Records with modeling code:
──────────────────────────────

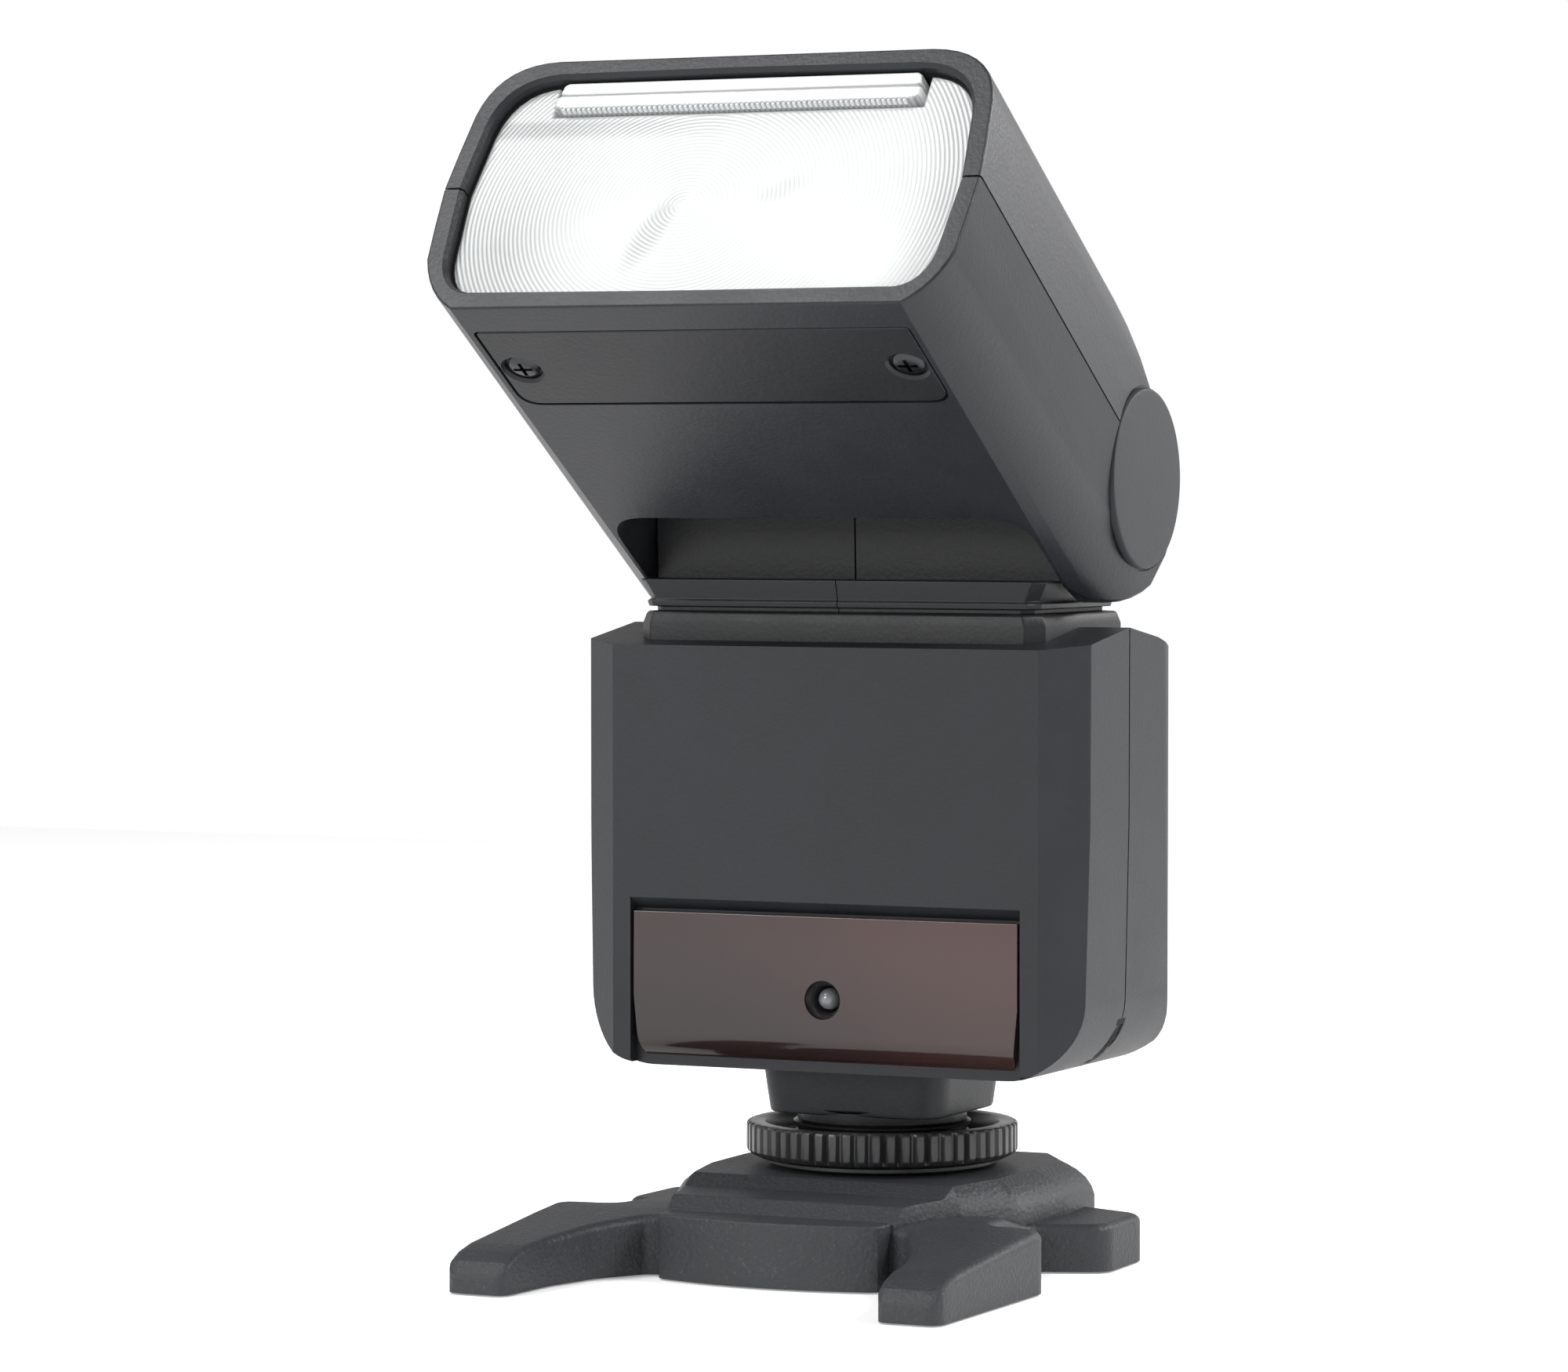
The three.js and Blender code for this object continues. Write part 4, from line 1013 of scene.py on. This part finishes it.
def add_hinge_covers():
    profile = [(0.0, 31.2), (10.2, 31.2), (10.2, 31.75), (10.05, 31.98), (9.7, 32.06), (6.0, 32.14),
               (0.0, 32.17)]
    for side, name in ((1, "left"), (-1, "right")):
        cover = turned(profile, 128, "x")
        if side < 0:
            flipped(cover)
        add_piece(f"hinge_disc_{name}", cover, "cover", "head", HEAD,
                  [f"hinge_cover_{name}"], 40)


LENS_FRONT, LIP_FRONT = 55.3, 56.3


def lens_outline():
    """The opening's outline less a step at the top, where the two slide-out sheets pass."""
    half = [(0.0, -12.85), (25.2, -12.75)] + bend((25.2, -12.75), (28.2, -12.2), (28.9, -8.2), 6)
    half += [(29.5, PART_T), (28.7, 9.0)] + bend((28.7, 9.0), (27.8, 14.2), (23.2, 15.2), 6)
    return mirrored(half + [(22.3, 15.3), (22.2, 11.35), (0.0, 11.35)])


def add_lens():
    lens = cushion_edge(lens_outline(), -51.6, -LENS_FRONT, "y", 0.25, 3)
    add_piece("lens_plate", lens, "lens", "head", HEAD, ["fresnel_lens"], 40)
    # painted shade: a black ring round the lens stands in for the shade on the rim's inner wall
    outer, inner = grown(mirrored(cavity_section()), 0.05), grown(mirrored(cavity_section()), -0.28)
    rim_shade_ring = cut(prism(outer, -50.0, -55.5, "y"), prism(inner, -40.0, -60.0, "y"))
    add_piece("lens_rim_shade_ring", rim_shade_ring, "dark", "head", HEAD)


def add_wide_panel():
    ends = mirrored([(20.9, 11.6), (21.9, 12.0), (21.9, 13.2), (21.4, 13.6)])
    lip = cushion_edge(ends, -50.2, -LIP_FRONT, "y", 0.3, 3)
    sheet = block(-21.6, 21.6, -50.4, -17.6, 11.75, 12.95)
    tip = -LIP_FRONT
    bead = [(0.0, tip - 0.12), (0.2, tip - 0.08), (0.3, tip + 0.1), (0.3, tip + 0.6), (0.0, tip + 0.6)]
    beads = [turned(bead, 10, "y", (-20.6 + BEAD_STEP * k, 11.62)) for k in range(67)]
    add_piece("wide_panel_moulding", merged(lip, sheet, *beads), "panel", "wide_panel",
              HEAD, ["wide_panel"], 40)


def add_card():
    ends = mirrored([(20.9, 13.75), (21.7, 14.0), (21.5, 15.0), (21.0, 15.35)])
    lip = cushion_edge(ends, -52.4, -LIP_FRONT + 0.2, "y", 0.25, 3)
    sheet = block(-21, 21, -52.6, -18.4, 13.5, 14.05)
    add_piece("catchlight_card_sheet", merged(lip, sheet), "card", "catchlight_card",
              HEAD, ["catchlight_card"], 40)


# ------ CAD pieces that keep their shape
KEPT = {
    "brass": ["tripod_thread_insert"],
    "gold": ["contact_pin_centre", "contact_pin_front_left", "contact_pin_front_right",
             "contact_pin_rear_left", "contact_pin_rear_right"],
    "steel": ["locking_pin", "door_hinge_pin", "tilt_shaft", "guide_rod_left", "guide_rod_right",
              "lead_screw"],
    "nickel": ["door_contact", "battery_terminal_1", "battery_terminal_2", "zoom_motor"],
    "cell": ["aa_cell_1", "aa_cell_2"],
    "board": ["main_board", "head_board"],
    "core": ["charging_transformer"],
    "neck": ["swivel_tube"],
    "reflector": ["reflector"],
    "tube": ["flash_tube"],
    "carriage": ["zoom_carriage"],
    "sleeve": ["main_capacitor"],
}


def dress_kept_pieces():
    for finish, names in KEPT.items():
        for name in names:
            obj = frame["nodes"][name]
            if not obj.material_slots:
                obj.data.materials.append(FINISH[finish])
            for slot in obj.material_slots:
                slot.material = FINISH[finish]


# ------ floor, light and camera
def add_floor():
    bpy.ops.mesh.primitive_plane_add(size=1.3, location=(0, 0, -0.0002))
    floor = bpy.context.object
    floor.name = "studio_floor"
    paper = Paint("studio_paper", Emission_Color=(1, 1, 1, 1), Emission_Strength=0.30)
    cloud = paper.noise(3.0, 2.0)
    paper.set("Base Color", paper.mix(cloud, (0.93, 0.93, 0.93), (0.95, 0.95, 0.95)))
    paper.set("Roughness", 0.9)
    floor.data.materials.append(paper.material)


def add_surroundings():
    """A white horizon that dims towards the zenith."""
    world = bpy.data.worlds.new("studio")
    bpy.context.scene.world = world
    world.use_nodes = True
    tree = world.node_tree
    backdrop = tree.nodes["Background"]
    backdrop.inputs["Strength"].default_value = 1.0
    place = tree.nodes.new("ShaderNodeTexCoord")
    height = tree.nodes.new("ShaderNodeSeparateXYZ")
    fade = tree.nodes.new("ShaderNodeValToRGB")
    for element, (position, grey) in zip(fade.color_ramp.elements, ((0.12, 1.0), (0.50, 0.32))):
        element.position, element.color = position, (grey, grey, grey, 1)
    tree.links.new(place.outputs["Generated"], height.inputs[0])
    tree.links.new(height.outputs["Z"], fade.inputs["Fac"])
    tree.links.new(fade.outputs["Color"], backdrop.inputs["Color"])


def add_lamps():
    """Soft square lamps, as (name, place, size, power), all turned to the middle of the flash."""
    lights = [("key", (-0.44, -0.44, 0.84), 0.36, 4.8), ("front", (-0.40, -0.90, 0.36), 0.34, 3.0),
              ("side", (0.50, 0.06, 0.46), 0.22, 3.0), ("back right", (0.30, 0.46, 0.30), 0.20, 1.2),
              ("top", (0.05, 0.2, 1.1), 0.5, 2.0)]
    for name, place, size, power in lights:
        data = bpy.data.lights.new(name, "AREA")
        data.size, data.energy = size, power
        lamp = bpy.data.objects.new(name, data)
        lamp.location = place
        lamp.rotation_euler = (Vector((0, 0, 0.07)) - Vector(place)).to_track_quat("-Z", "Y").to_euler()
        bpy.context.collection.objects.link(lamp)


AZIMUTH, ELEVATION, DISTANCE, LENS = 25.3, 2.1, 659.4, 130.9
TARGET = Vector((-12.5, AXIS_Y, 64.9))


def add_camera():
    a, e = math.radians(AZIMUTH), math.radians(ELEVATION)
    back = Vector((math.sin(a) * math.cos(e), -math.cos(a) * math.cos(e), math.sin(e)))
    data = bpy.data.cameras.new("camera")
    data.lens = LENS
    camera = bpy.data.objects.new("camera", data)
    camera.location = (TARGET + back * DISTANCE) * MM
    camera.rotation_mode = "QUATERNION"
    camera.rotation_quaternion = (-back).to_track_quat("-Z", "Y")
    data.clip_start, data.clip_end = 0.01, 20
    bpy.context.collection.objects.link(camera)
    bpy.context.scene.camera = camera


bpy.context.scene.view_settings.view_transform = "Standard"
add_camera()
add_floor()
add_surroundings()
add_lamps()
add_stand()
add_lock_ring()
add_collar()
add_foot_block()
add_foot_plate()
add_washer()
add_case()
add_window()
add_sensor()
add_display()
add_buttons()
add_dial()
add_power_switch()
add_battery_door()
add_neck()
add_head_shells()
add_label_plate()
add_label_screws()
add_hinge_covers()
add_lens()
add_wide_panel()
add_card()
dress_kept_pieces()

──────────────────────────────

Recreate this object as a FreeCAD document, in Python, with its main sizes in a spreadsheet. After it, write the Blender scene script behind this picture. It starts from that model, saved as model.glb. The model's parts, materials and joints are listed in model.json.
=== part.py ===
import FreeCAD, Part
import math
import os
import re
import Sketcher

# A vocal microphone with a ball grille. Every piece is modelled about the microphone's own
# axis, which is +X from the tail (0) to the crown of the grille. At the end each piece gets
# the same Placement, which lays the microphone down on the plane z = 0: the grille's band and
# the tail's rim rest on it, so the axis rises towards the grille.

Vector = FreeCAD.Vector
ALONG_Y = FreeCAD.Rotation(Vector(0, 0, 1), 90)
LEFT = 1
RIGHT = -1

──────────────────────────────

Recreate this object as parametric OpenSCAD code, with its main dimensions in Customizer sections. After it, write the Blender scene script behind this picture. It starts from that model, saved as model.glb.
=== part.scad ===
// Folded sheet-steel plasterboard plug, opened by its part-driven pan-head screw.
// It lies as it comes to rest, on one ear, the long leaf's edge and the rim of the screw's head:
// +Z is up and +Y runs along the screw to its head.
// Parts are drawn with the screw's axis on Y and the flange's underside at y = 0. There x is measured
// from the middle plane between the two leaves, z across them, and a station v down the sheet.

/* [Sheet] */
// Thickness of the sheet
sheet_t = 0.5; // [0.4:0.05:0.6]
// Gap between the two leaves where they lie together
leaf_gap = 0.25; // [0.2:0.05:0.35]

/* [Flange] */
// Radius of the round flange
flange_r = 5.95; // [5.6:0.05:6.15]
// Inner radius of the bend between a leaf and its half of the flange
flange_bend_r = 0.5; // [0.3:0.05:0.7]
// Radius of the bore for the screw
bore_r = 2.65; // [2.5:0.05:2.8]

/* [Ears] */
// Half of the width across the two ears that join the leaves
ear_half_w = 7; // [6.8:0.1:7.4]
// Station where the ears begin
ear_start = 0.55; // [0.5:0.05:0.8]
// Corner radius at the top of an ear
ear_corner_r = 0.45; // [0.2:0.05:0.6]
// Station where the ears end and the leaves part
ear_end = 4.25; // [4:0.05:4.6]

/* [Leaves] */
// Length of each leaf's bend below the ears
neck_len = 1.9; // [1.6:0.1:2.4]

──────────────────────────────

WORK TO DO: Look back at the entries above and repeat, unchanged, every line from the line holding "The three.js and" through the line holding "LENS_FRONT, LIP_FRONT = 55.3, 56.3".

FINAL RESULT:
The three.js and Blender code for this object continues. Write part 4, from line 1013 of scene.py on. This part finishes it.
def add_hinge_covers():
    profile = [(0.0, 31.2), (10.2, 31.2), (10.2, 31.75), (10.05, 31.98), (9.7, 32.06), (6.0, 32.14),
               (0.0, 32.17)]
    for side, name in ((1, "left"), (-1, "right")):
        cover = turned(profile, 128, "x")
        if side < 0:
            flipped(cover)
        add_piece(f"hinge_disc_{name}", cover, "cover", "head", HEAD,
                  [f"hinge_cover_{name}"], 40)


LENS_FRONT, LIP_FRONT = 55.3, 56.3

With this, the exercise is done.